There is good news we welcome; there is exciting good news we share; and then there is teeming good news, the kind that rises up and spills over our deep, polished containers of propriety. What, though, hastens us as heralds of good news even to our antagonists, those who exclude us with cold shoulders, judge us with pointed fingers or dehumanize us through indifference? What raises us to a place higher than pride, purer than resentment, and stronger than fear? Grace does.

Her destination was a well—a pit, she called it—perhaps an apt metaphor for a life of deepening failures and darkening hope, and she was there to draw still more, yet again. This noonday, though, grace awaited her there, an appointment set before the beginning of time. She, like so many through the ages, had awaited the Messiah—“When he comes, he will explain everything to us,”1 she said—and now He was here, seeking from her a drink from the pit and offering living water from an inner well—a spring, He called it—sourced in Himself and rising up to eternal life.
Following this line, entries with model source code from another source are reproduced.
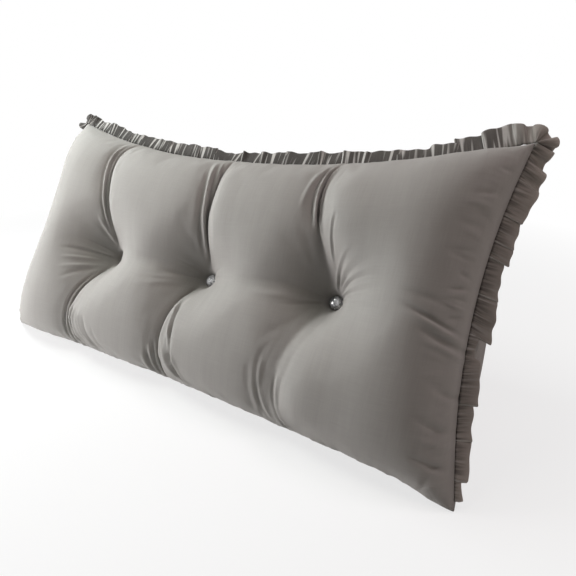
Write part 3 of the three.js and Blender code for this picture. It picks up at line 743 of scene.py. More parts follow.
def apply_modifiers(obj):
    evaluated = obj.evaluated_get(bpy.context.evaluated_depsgraph_get())
    mesh = bpy.data.meshes.new_from_object(evaluated)
    old = obj.data
    obj.modifiers.clear()
    obj.data = mesh
    bpy.data.meshes.remove(old)


def section_lengths():
    """How far the cover's cloth has run round the wedge at each row, at the middle of its length."""
    line = section_point(np.full(AROUND, STATIONS / 2), np.arange(AROUND))
    steps = lengths(np.diff(line, axis=0, prepend=line[:1]))
    return np.cumsum(steps)


def put_in_order(bm):
    """Sorts edges and faces by their points, because a sphere's come in another order in each run."""
    bm.verts.index_update()
    count = len(bm.verts)

    def order(part):
        first, second, third = (sorted(vertex.index for vertex in part.verts) + [0])[:3]
        return (first * count + second) * count + third

    for parts in (bm.edges, bm.faces):
        parts.sort(key=order)


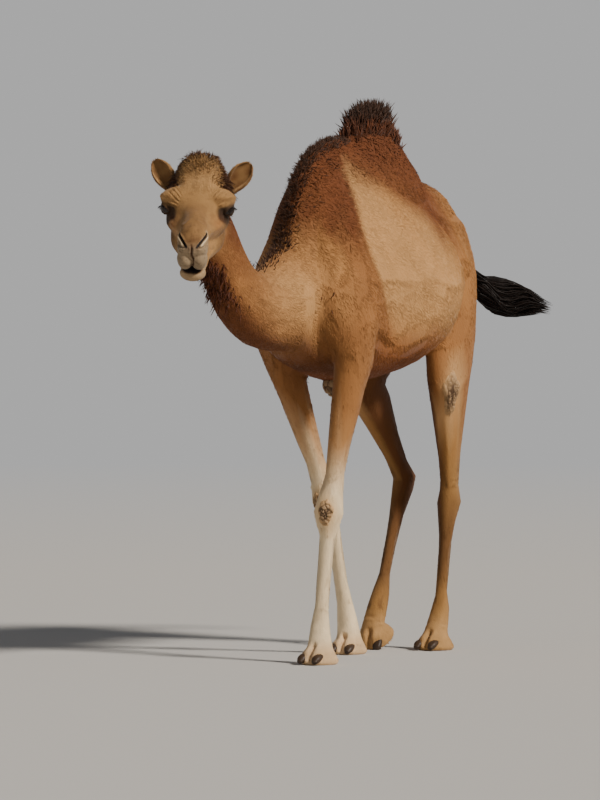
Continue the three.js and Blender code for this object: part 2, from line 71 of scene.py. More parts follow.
# sections, as in the solids
# place along the body, top line, underside, half width, how much narrower the top is
trunkSections = [
    (0.692, 1.430, 1.310, 0.058, 0.10),
    (0.640, 1.545, 1.262, 0.118, 0.26),
    (0.545, 1.650, 1.196, 0.160, 0.36),
    (0.440, 1.685, 1.150, 0.192, 0.42),
    (0.320, 1.702, 1.085, 0.236, 0.45),
    (0.190, 1.720, 1.022, 0.288, 0.48),
    (0.040, 1.750, 0.982, 0.304, 0.50),
    (-0.110, 1.800, 0.962, 0.284, 0.52),
    (-0.240, 1.826, 0.960, 0.246, 0.54),
    (-0.360, 1.802, 0.984, 0.216, 0.56),
    (-0.470, 1.738, 1.004, 0.178, 0.62),
    (-0.570, 1.596, 1.036, 0.140, 0.58),
    (-0.640, 1.440, 1.110, 0.100, 0.35),
]
trunkMiddle = 0.42
# place along the body, height, half width, reach behind, reach ahead
humpSections = [
    (0.060, 1.540, 0.168, 0.290, 0.280),
    (0.050, 1.640, 0.150, 0.282, 0.265),
    (0.030, 1.740, 0.106, 0.214, 0.222),
    (0.010, 1.820, 0.080, 0.150, 0.176),
    (0.000, 1.874, 0.054, 0.108, 0.122),
]
# centre, half width, depth to the crest, depth to the throat
neckSections = [
    ((0.000, -0.470, 1.320), 0.120, 0.180, 0.205),
    ((0.000, -0.585, 1.268), 0.120, 0.182, 0.200),
    ((-0.002, -0.700, 1.226), 0.108, 0.172, 0.156),
    ((-0.008, -0.828, 1.222), 0.096, 0.142, 0.124),
    ((-0.018, -0.930, 1.285), 0.088, 0.122, 0.112),
    ((-0.034, -0.985, 1.385), 0.082, 0.106, 0.112),
    ((-0.062, -1.015, 1.490), 0.080, 0.098, 0.112),
    ((-0.086, -1.035, 1.562), 0.078, 0.080, 0.100),
]
# distance ahead of the eyes, top line, underside, half width, how much narrower the top is
skullSections = [
    (-0.158, 0.072, -0.062, 0.080, 0.04),
    (-0.112, 0.086, -0.092, 0.092, 0.12),
    (-0.062, 0.084, -0.104, 0.102, 0.18),
    (-0.018, 0.076, -0.108, 0.108, 0.22),
    (0.018, 0.066, -0.106, 0.108, 0.24),
    (0.058, 0.056, -0.098, 0.098, 0.28),
    (0.098, 0.054, -0.080, 0.074, 0.24),
    (0.138, 0.058, -0.058, 0.058, 0.14),
    (0.178, 0.060, -0.060, 0.054, 0.10),
    (0.214, 0.050, -0.072, 0.053, 0.06),
    (0.248, 0.026, -0.076, 0.050, 0.00),
]
jawSections = [
    (-0.010, -0.040, -0.138, 0.090, 0.10),
    (0.045, -0.050, -0.158, 0.092, 0.18),
    (0.100, -0.040, -0.148, 0.073, 0.20),
    (0.155, -0.028, -0.132, 0.056, 0.10),
    (0.205, -0.064, -0.122, 0.049, 0.00),
    (0.246, -0.084, -0.130, 0.040, 0.00),
]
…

She came to the well defined by her failures and left as one renewed by grace. Teeming with good news and unable to contain it, she returned to her villagers, including her detractors there, saying, “Come, see a man who told me everything I ever did. Could this be the Christ?”2 What confidence! What purpose! Such transformation!

Grace is like that: it sends us spilling over with good news of undeserved favor. Freedom is like that: it releases us in relief with the proclamation of pardon. Jesus is like that—He flows from us like streams of living water, even to those who don’t love us. He rises up in hearts made new in Him—in people “who have heard the word in an honest and good heart … hold it fast, and bear fruit with perseverance.”3 And if fruitfulness is its measure, I think we can safely say the Samaritan woman went back to her people with a new heart, “an honest and good heart.” For as John writes, “They came out of the town and made their way toward him.”4

At times, we don’t feel new, but if in faith we drink from the “spring of water welling up to eternal life”5—Jesus Christ, himself—we are new and our failures define us no more. Ours is to embrace what is true, rest in Him who makes us new, and with honest and good hearts, persevere. The fruit will be there; He will see to it.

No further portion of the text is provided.